En fait c'est presque dommage que ça ne fonctionne pas, car on sent quand même qu'il y a une volonté de bien faire. Les auteurs essaient de faire un truc chiadé, à la hauteur des meilleures séries actuelles, avec une ambiance plutôt réussie et quelques très bons moments, mais ils ont beau se démener, la mayonnaise ne prend pas.


Au niveau de la mise en image, il n'y a rien de bien folichon à se mettre sous la dent. La seule idée un peu originale c'est les cadrages bizarroïdes où la tête d'un personnage n'occupe qu'un petit coin de l'écran. À part ça c'est du très classique, mais pas très beau. Les meurtres par exemple sont tous filmés sans aucune subtilité, sans aucun suspense, sans aucune nervosité. Encore une fois c'est dommage car parfois il manquait pas grand chose.


Finalement Luther c'est un peu le syndrome Dexter.
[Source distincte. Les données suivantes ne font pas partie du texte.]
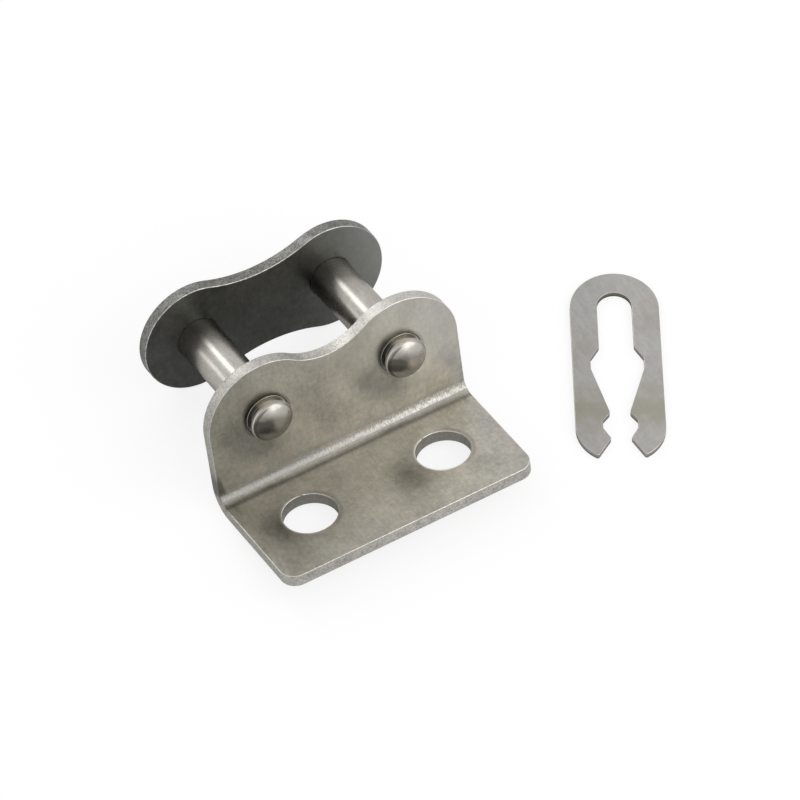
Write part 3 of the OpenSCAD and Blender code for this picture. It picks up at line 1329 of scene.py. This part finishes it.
@dataclass
class Studio:
    """The room round the table: evenly light with a dimmer ceiling, and white where it is seen or shines."""

    level: float = 0.9
    overhead: float = 0.55
    ceiling: Fade = Fade(0.87, 0.98)
    lamps: tuple[Lamp, ...] = (
        Lamp("back_strip", azimuth=188, elevation=35, distance=0.4, width=0.10, height=0.22, radiance=2.0),
        Lamp("left_panel", azimuth=222, elevation=9, distance=0.6, width=0.12, height=0.14, radiance=1.0),
        Lamp("front_window", azimuth=36, elevation=40, distance=0.6, width=0.50, height=0.54, radiance=1.0),
    )

    def build(self) -> None:
        """Builds the lamps and the surroundings."""
        for lamp in self.lamps:
            lamp.build()
        world = bpy.data.worlds.new("studio")
        bpy.context.scene.world = world
        world.use_nodes = True
        shade = Shade(world.node_tree)
        where = shade.node("ShaderNodeTexCoord", output="Generated")
        level = self.level - self.ceiling.over(where.dot(UP)) * (self.level - self.overhead)
        seen = shade.seen_by(Ray.CAMERA, Ray.GLOSSY, Ray.TRANSMISSION)
        strength = level * (1 - seen) + seen
        background = shade.node("ShaderNodeBackground", None, {"Strength": strength}, "Background")
        shade.node("ShaderNodeOutputWorld", None, {"Surface": background}, None)


@dataclass
class Camera:
    """The view of the photograph: a long lens that looks down on the link from the front left."""

    aim: Vector
    azimuth: float = -30.582
    elevation: float = 52.593
    distance: float = 0.8
    focal: float = 289.88
    sensor: float = 36.0
    nearest: float = 0.01
    farthest: float = 100.0

    def build(self) -> None:
        """Builds the camera and makes it the scene's."""
        data = bpy.data.cameras.new("camera")
        data.lens = self.focal
        data.sensor_width = self.sensor
        data.clip_start, data.clip_end = self.nearest, self.farthest
        camera = bpy.data.objects.new("camera", data)
        bpy.context.scene.collection.objects.link(camera)
        back = _towards(self.azimuth, self.elevation)
        camera.location = self.aim + back * self.distance
        right = UP.cross(back).normalized()
        camera.rotation_mode = "QUATERNION"
        camera.rotation_quaternion = Matrix((right, back.cross(right), back)).transposed().to_quaternion()
        bpy.context.scene.camera = camera


def main() -> None:
    """Builds the pieces, the table, the lamps and the camera."""
    logging.basicConfig(level=logging.INFO, format="%(message)s")
    solid_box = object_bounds()
    bpy.context.scene.view_settings.view_transform = "Standard"
    axes = Axes.from_slide(frame["joints"][0]["axis"])
    Camera(aim=Vector((8.12, -11.64, -4.22)) * MM).build()
    for part in (PinnedPlate(axes), CoverPlate(axes), SpringClip()):
        for piece in part.build():
            log.info("%s: edges broken by %.2f mm, %s", piece.node, piece.edge_break / MM, piece.finish.slot)
    Table(height=solid_box[0].z).build()
    Studio().build()


if __name__ == "__main__":
    main()
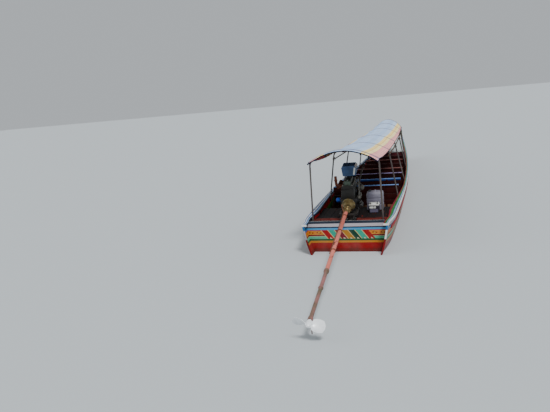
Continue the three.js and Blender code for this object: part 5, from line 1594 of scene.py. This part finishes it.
# Alternator
# A dull alloy case between two slotted end bells, clamped to the block by its arm.

# Alloy gone grey, with a low metallic sheen under dirt.
dull_alloy = worn_paint("dull_alloy", 0x77756E, 0x55534D, 0x3A332A, 0.5, 0.35, 15, metallic=0.6)
bm, bolts = bmesh.new(), bmesh.new()
turned(bm, [(0.360, 0), (0.360, 0.026), (0.364, 0.046), (0.376, 0.058), (0.396, 0.060), (0.398, 0.062),
            (0.432, 0.062), (0.434, 0.060), (0.452, 0.058), (0.464, 0.044), (0.468, 0.024), (0.470, 0)],
       ALTERNATOR_AT, AHEAD, 36)
for i, out in enumerate(spokes(12)):
    for near, far in ((0.3615, 0.374), (0.466, 0.454)):
        bar(bm, [ALTERNATOR_AT + out * 0.026 + Vector((0, near, 0)),
                 ALTERNATOR_AT + out * 0.056 + Vector((0, far, 0))], rounded(0.005, 0.006, 0.0015),
            up=AHEAD)
    if i % 3 == 0:
        bar(bolts, [ALTERNATOR_AT + out * 0.0615 + Vector((0, 0.374, 0)),
                    ALTERNATOR_AT + out * 0.0615 + Vector((0, 0.458, 0))], ring(0.0035, 8))
cast_block(bm, (0.1224, 0.160), (0.400, 0.440), (0.345, 0.385), 0.004)
bar(bm, [(0.122, 0.449, 0.520), (0.150, 0.449, 0.500), (0.205, 0.449, 0.436)], rounded(0.008, 0.020, 0.002),
    up=(0.5, 0, 1), steps=8)
bolt(bolts, (0.205, 0.453, 0.436), AHEAD, 0.013, 0.009)
turned(bolts, disc(0.005, 0.014), (0.218, 0.3605, 0.392), -AHEAD, 10)
engine_piece(bm, "alternator_case", [dull_alloy], "alternator", 35)
engine_piece(bolts, "alternator_bolts", [zinc_bolts])

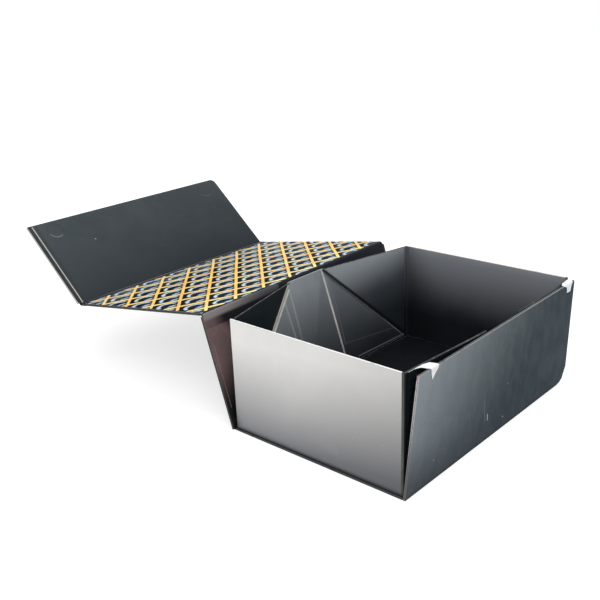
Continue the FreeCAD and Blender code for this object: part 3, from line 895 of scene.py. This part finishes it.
def wall_line(side):
    """The middle of an end wall and its ear in plan, from the back to the ear's end.

    Each entry is (x, y, outward direction, place along the strip, part).
    """
    sign = SIDES[side]
    half = WALL_BOARD / 2
    wall_steps, corner_steps, ear_steps = 34, 8, 26
    centre = Vector((WALL_FACE - WALL_CORNER, EAR_FACE + WALL_CORNER))
    line = []
    for k in range(wall_steps + 1):
        y = WALL_BACK + (centre.y - WALL_BACK) * k / wall_steps
        line.append((WALL_FACE - half, y, Vector((1, 0)), WALL_BACK - y, WALL))
    length = WALL_BACK - centre.y
    for k in range(1, corner_steps):
        turn = pi / 2 * k / corner_steps
        out = Vector((cos(turn), -sin(turn)))
        spot = centre + out * (WALL_CORNER - half)
        part = CORNER if k < corner_steps / 2 else EAR
        line.append((spot.x, spot.y, out, length + turn * WALL_CORNER, part))
    length += pi / 2 * WALL_CORNER
    for k in range(ear_steps + 1):
        x = centre.x + (EAR_END - centre.x) * k / ear_steps
        line.append((x, EAR_FACE + half, Vector((0, -1)), length + centre.x - x, EAR))
    return [(sign * x, y, Vector((sign * out.x, out.y)), s, part) for x, y, out, s, part in line]


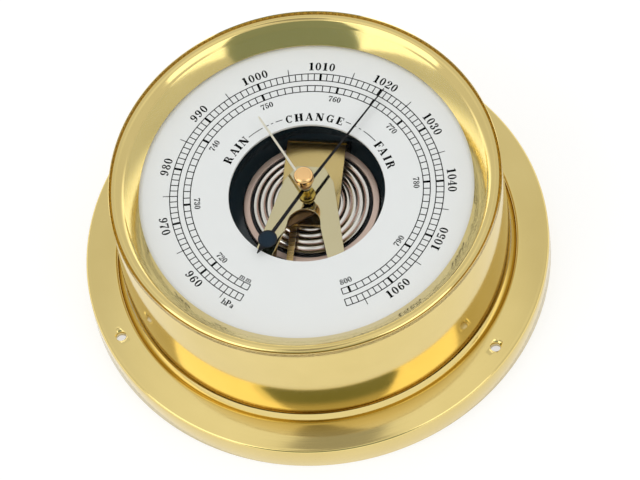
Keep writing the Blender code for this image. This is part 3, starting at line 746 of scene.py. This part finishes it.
def make_hand(name, outline, clock, height_at, thick, slot, body, node, look=None):
    """A thin hand: its points are (along, across) from the axis, and height_at gives its underside."""
    angle = math.radians(90.0 - clock)
    mesh = slab(outline, 0.0, 0.0)
    for index, vert in enumerate(mesh.verts):
        along = vert.co.x / MM
        across = vert.co.y / MM
        lift = thick if index >= len(outline) else 0.0
        x = along * math.cos(angle) - across * math.sin(angle)
        y = along * math.sin(angle) + across * math.cos(angle)
        vert.co = Vector((x, y, height_at(along) + lift)) * MM
    mesh.normal_update()
    bmesh.ops.triangulate(mesh, faces=mesh.faces)
    piece(name, mesh, slot, body, node, sharp=30.0, look=look)


def mirrored(upper):
    """The lower half of a hand's outline, from its upper half."""
    return [(along, -across) for along, across in reversed(upper)]


def pointer_height(along):
    """The pointer droops from its hub towards its tip and towards its counterweight."""
    return 48.5 - 0.034 * max(along, 0.0) + 0.06 * min(along, 0.0)


def set_hand_height(along):
    """The set hand droops from its hub towards both ends."""
    return 50.3 - 0.042 * abs(along)


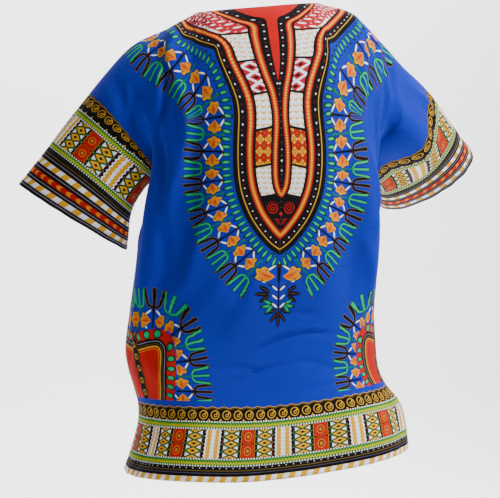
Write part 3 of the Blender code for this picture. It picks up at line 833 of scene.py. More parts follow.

Sur le papier : un pitch prometteur, un acteur principal ayant déjà fait ses preuves sur le petit écran, un héros torturé, une ambiance sombre et glauque, des personnages ni tout blancs ni tout noirs... Et à l'écran : un personnage principal super cool et bien interprété, mais des personnages secondaires mal définis dont on n'a strictement rien à foutre, des scénaristes qui avancent clairement à l'aveuglette et des méchants tantôt pathétiques, tantôt ridicules.
Et comme Dexter (quoique je suis pas allé au bout de Dexter), l'impression principale qui reste après le visionnage, c'est qu'on s'est quand même un peu foutu de ma gueule.